At a time when official comment on future oil production in Cuba is being soft-pedalled, Mr Alarcón has few reservations in stating his opinion that oil will be flowing from sites around Cuba within five years. A large drilling rig, run for the moment by Spanish oil company Repsol is drilling for oil off the island’s north coast, just to the west of Havana.

 “Our people, the Repsol people, even the US Geological Survey, all have different estimates [of how much oil is present]. But what no one says is that there’s no oil”, he says. However, caution is his watchword and Mr Alarcón goes on to underline the fact that a large inflow of oil wealth could have a down side.

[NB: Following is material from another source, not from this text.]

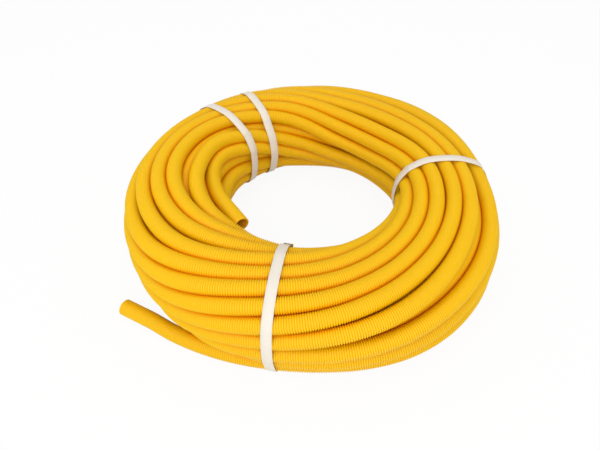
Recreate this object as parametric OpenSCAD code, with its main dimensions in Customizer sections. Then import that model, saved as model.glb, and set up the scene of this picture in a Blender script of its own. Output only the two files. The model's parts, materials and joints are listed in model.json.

He points to the fact that in Venezuela, for example, governments before current president Hugo Chávez came to power in 1999 welcomed their oil boom with open arms, but saw their food production plummet and the country end up dependent on food imports. “We mustn’t let that happen," he says. "Our job is to maintain our social programmes for the general population. And anyway, you can never forecast what oil prices will do in the future.” 

Mr Alarcón is measured with regard to the domestic challenges Cuba faces. “I don’t forecast that there’s necessarily got to be a period of greater austerity. But what we’ve got to have is a period of more discipline, more work,”  he says. He goes on to criticise the excessive paternalism of the Cuban state, which both Fidel and Raúl Castro have promised to reduce. “People who work for themselves are obliged to work harder than people who work for the government. If you’re running a café, you’ve go to scurry around and see if your customers are satisfied. If they’re not, they’ll go to your competitors. Life is going to get harder for Cubans, as is the case for the British or the Spaniards”.

He agrees that the present difficult times, added to the expectation of future austerity, are creating an air of insecurity in Cuba, of the sort which can be observed in many other countries. His solution to this is simple, yet one that many governments have struggled to achieve: more discipline and better efficiency.